The market’s bottlenecks can’t be blamed on the lawyers’ slow digital transformation alone, argues Jonathan Hopper, CEO of Garrington Property Finders. He explains that “a lot of important tech innovations rely on primary data coming from public sources, such as local authorities. Until their processes catch up with where the private sector is at, the market will remain hamstrung.”
It seems crazy, he adds, that problems accessing information digitally are still delaying transactions in this day and age.
For its part, the Land Registry states that it has “always focused on how we can enable digital conveyancing. By accelerating our plans for the adoption of digital ways of working – notably, in relation to digital signatures and identity checks – we are supporting the property market now and developing its efficiency and resilience for the future.”
Why sector-wide action is needed
Hopper believes that the industry as a whole – including the way that property transactions work in the UK – is a key contributor to the frustrations felt by all participants. “There’s a lot in the fact that, actually, the whole system is antiquated,” he argues. “Is it fit for purpose?”
Amdur observes that the risk of making an expensive mistake in the conveyancing process has contributed to law firms’ wariness about embracing digital tech. “Solicitors like to do things manually, because it means that they do a more thorough job,” he says. “You’re stuck between a rock and a hard place, where consumers want things to be done more quickly, while conveyancers believe that this would create too much potential for error.”
Alison Taylor, a lawyer in Mishcon de Reya’s property team, agrees with his assessment. “We are bound up with a huge amount of red tape. We must ensure that anything we do complies with the regulation,” she says, adding that lawyers have to decide whether they’d want their law firm to be the first to need to theoretically defend their use of a new system in court, should it go wrong.
Admittedly, the overheating property market has exacerbated the problem for conveyancers, who’ve been inundated with work. Solicitors in the UK handled 5,829 house sales every day of March 2021, according to HMRC. That’s the highest number since records began in 2005.
Since the start of this year, the law firm to which Tatewood has regularly recommended its clients has been unable to handle any more, so Amdur has temporarily stopped making referrals.
“It’s a small firm that’s been processing more than 70 completions a month because everyone’s been rushing in,” he says.
One positive side effect of the latest crunch on solicitors’ time is that it could spur the profession into action, according to Ansell. “We’ve got a kind of focus on this problem at a high level, which is filtering down through the industry,” he says.
Amdur agrees that any concerted industry-wide effort to tackle the problem should be good for buyers and sellers. “Having a situation where everyone can obtain the information they need quickly will speed up the whole process massively.”

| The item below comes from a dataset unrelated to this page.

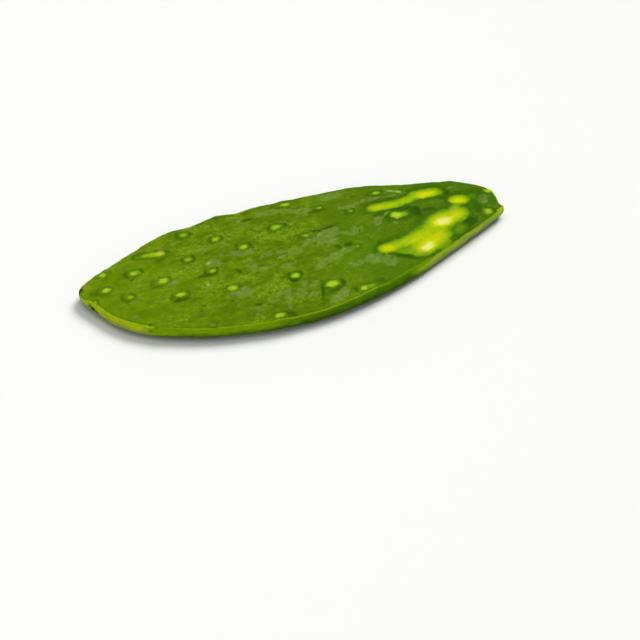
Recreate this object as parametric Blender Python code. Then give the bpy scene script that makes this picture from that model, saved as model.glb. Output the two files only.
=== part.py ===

Although it has already been extended once, the stamp-duty holiday is due to end in England and Northern Ireland on 30 June, when there will be a staggered return to the previous set of tax bands. If all goes to plan, that should have a cooling effect on the market and gradually ease lawyers’ caseloads. But, until that happens, many overworked conveyancers will be obliged to leave the task of managing any kind of digital transformation on the back burner.